Permisalan Beramal Tanpa Ikhlash Dan Tiada Iqtida'
Imam Ibnul Qayyim rahimahullah memberikan nasihat :
العَمَلُ بِغَيْرِ إِخْلَاصٍ وَلَا اِقْتِدَاءٍ كَالمُسَافِرِ يَمْلَأُ جِرَابَهُ رَمْلاً يُثْقِلُهُ وَلَا يَنْفَعُهُ
“Beramal tanpa ikhlas dan tidak iqtida’ seperti seorang musafir yang memenuhi tasnya dengan pasir, memberatkannya dan tidak memberikan manfaat kepadanya.” (lihat Al-Fawa’id)

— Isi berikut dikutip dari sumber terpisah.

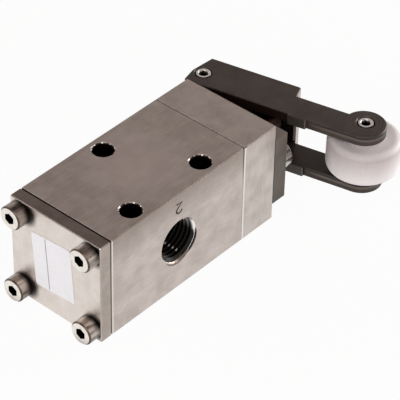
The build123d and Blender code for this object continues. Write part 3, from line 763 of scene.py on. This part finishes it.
def blackened_steel(name, tones, roughness=(0.38, 0.52), metallic=0.35, top=None, marks_and_light=unmarked):
    """Black oxide on milled steel in two tones; top is painted light on faces that look up."""
    material, tree = new_material(name)
    grain = grain_of(tree, [OXIDE_GRAIN] * 3)
    patches = grain_of(tree, [OXIDE_PATCH] * 3, PATCH_DETAIL)
    blend = add_node(tree, MIX, {"Factor": OXIDE_PATCH_SHARE, "A": grain, "B": patches})
    tone = two_toned(tree, blend, *tones)
    if top:
        up = add_node(tree, RANGE, {0: parts_of(tree, "Normal")["Z"], 1: 0.6, 2: 0.8})
        tone = layered(tree, tone, (up, top))
    # painted shade where the blackened pieces are closed in, as in the lever's channel
    tone = with_recess_shade(tree, tone, reach=25.0, open_at=0.75, colour=BLACKENED_RECESS_SHADE)
    relief = {"Height": grain, "Strength": OXIDE_STRENGTH, "Distance": OXIDE_RELIEF}
    gloss = {0: grain, 1: NOISE_LOW, 2: NOISE_HIGH, 3: roughness[0], 4: roughness[1]}
    surface = {
        "Base Color": marks_and_light(tree, tone),
        "Metallic": metallic,
        "Roughness": add_node(tree, RANGE, gloss),
        "Normal": add_node(tree, "ShaderNodeBump", relief),
    }
    shader = add_node(tree, "ShaderNodeBsdfPrincipled", surface)
    add_node(tree, "ShaderNodeOutputMaterial", {"Surface": shader})
    return material


print("oxide grain", OXIDE_GRAIN, "mm")

# %% [markdown]
# The bracket has come out of the bath lighter than the lever, and its top gets a lighter tone
# still, as painted light.

# %% The three blackened pieces
lever_black = blackened_steel(
    "blackened_steel_lever", ("#3a312b", "#4b413a"), marks_and_light=with_lever_marks_and_light
)
bracket_black = blackened_steel(
    # painted light on the bracket's top
    "blackened_steel_bracket", ("#5c524a", "#6f655b"), top="#82776e"
)
plunger_black = blackened_steel(
    "blackened_steel_plunger", ("#2a1a14", "#35221b"), metallic=1.0
)
print("made", lever_black.name, bracket_black.name, plunger_black.name)

# %% [markdown]
# Two kinds of screws and pins get painted shade and light. The end screws' barrels are painted
# dark, as shade, where they meet the end plate. The lever pins' sockets have chamfered mouths,
# painted as light as the pins' ends.

# %% Painted shade and light on screws and pins
BARREL_SHADE_START, BARREL_FOOT = -31.9 * MM, -30.3 * MM
BARREL_SHADE_TONE = "#17110e"
SHARE_UNDERNEATH = 0.35
SOCKET_MOUTH_R = 1.65 * MM
SOCKET_MOUTH_LIGHT = "#d6d1cc"


def with_shaded_foot(tree, tone):
    """Painted shade on the end screws' barrels, most so above."""
    along = parts_of(tree, "Object")["X"]
    foot = {0: along, 1: BARREL_SHADE_START, 2: BARREL_FOOT, 4: SHADOW_SHARE}
    above = {0: parts_of(tree, "Normal")["Z"], 1: -0.4, 2: 0.5, 3: SHARE_UNDERNEATH}
    shadowed = all_of(tree, add_node(tree, RANGE, foot), add_node(tree, RANGE, above))
    # painted shade on the barrels' foot
    return layered(tree, tone, (shadowed, BARREL_SHADE_TONE))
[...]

Kita hidup di dunia ini ibarat seorang musafir yang sedang berjalan menuju Allah. Amal ibadah adalah bekal yang kita siapkan. Namun jika amal ibadah tersebut tidak benar maka keadaan kita seperti permisalan yang disebutkan Ibnul Qayyim rahimahullah.
Demikianlah perumpamaan seorang yang beribadah tanpa keikhlasan dan iqtida’, amalannya justru bisa menjadi mudharat bagi dirinya. Karena syarat diterimanya sebuah amal ibadah ada dua :
(1) ikhlash, Allah Ta'ala berfirman :
وَمَا أُمِرُوا إِلَّا لِيَعْبُدُوا اللَّهَ مُخْلِصِينَ لَهُ الدِّينَ حُنَفَاءَ
"Padahal mereka tidak disuruh kecuali supaya menyembah Allah dengan memurnikan ketaatan kepada-Nya dalam (menjalankan) agama yang lurus." (QS. Al-Bayyinah: 5)
(2) iqtida’ atau mutaba’ah yaitu mengikuti tuntunan atau tata cara ibadah yang diajarkan oleh Rasulullah shallallahu alaihi wasallam dan para Shahabat. Beliau pernah bersabda :
مَنْ عَمِلَ عَمَلًا لَيْسَ عَلَيْهِ أَمْرُنَا فَهُوَ رَدٌّ
“Barangsiapa mengamalkan suatu perkara yang tidak kami perintahkan, maka amalan tersebut tertolak.” (HR. Muslim: 1718)
Jika amalan tidak memenuhi dua syarat ini maka ia tidak akan diterima Allah, ia tak ubahnya pasir kerikil yang dimasukkan ke dalam tas musafir. Justru memberatkan dan bisa memudharatkan dirinya sendiri. Wa Allahu a'lam.